● **Written instruction**: Would you copy out the whole listing exactly as given?
[BEGIN Supplied material]
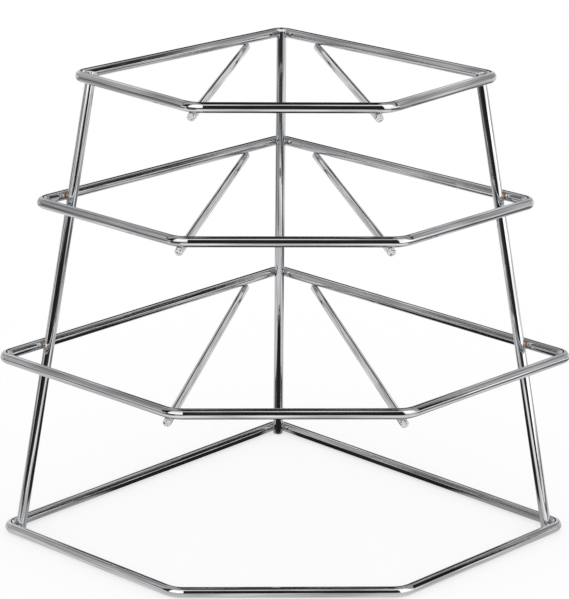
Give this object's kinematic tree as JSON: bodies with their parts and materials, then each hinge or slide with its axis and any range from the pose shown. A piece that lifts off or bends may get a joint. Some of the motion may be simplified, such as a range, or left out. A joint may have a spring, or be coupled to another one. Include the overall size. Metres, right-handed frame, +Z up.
{
  "type": "corner plate rack",
  "caption": "Tiered wire rack that fits into a right-angled corner and holds stacked plates; chromed rings shrink upwards on leaning legs, with support wires beneath.",
  "frame": {"origin": "middle of the bounding box at its bottom, where the base ring stands on the worktop", "axes": "+Z up, +Y towards the rear corner, +X to the right as seen from the front edge"},
  "size_m": [0.3502, 0.2771, 0.285],
  "materials": {
    "frame_chrome": "bright chrome plating",
    "support_chrome": "bright chrome plating",
    "weld_chrome": "plated weld metal"
  },
  "bodies": {
    "root": {"base_ring": "frame_chrome", "lower_ring": "frame_chrome", "middle_ring": "frame_chrome", "top_ring": "frame_chrome", "left_leg": "frame_chrome", "right_leg": "frame_chrome", "rear_leg": "frame_chrome", "lower_left_support": "support_chrome", "lower_right_support": "support_chrome", "middle_left_support": "support_chrome", "middle_right_support": "support_chrome", "top_left_support": "support_chrome", "top_right_support": "support_chrome", "left_leg_welds": "weld_chrome", "right_leg_welds": "weld_chrome", "rear_leg_welds": "weld_chrome", "lower_support_welds": "weld_chrome", "middle_support_welds": "weld_chrome", "top_support_welds": "weld_chrome"}
  },
  "joints": []
}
[END Supplied material]
● **Exercise answer**:
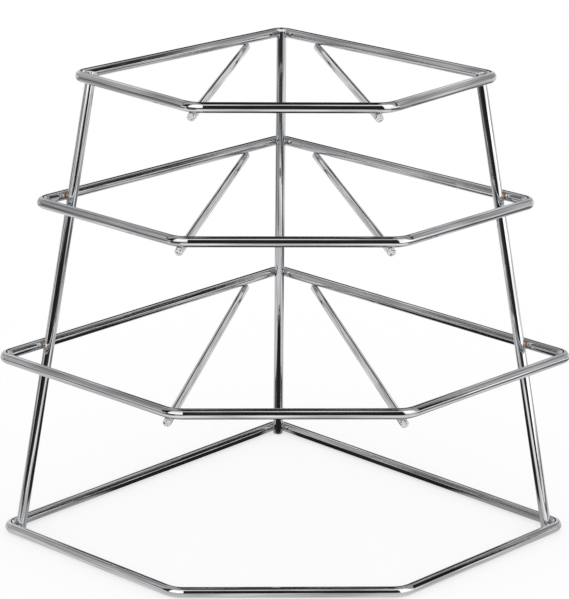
Give this object's kinematic tree as JSON: bodies with their parts and materials, then each hinge or slide with its axis and any range from the pose shown. A piece that lifts off or bends may get a joint. Some of the motion may be simplified, such as a range, or left out. A joint may have a spring, or be coupled to another one. Include the overall size. Metres, right-handed frame, +Z up.
{
  "type": "corner plate rack",
  "caption": "Tiered wire rack that fits into a right-angled corner and holds stacked plates; chromed rings shrink upwards on leaning legs, with support wires beneath.",
  "frame": {"origin": "middle of the bounding box at its bottom, where the base ring stands on the worktop", "axes": "+Z up, +Y towards the rear corner, +X to the right as seen from the front edge"},
  "size_m": [0.3502, 0.2771, 0.285],
  "materials": {
    "frame_chrome": "bright chrome plating",
    "support_chrome": "bright chrome plating",
    "weld_chrome": "plated weld metal"
  },
  "bodies": {
    "root": {"base_ring": "frame_chrome", "lower_ring": "frame_chrome", "middle_ring": "frame_chrome", "top_ring": "frame_chrome", "left_leg": "frame_chrome", "right_leg": "frame_chrome", "rear_leg": "frame_chrome", "lower_left_support": "support_chrome", "lower_right_support": "support_chrome", "middle_left_support": "support_chrome", "middle_right_support": "support_chrome", "top_left_support": "support_chrome", "top_right_support": "support_chrome", "left_leg_welds": "weld_chrome", "right_leg_welds": "weld_chrome", "rear_leg_welds": "weld_chrome", "lower_support_welds": "weld_chrome", "middle_support_welds": "weld_chrome", "top_support_welds": "weld_chrome"}
  },
  "joints": []
}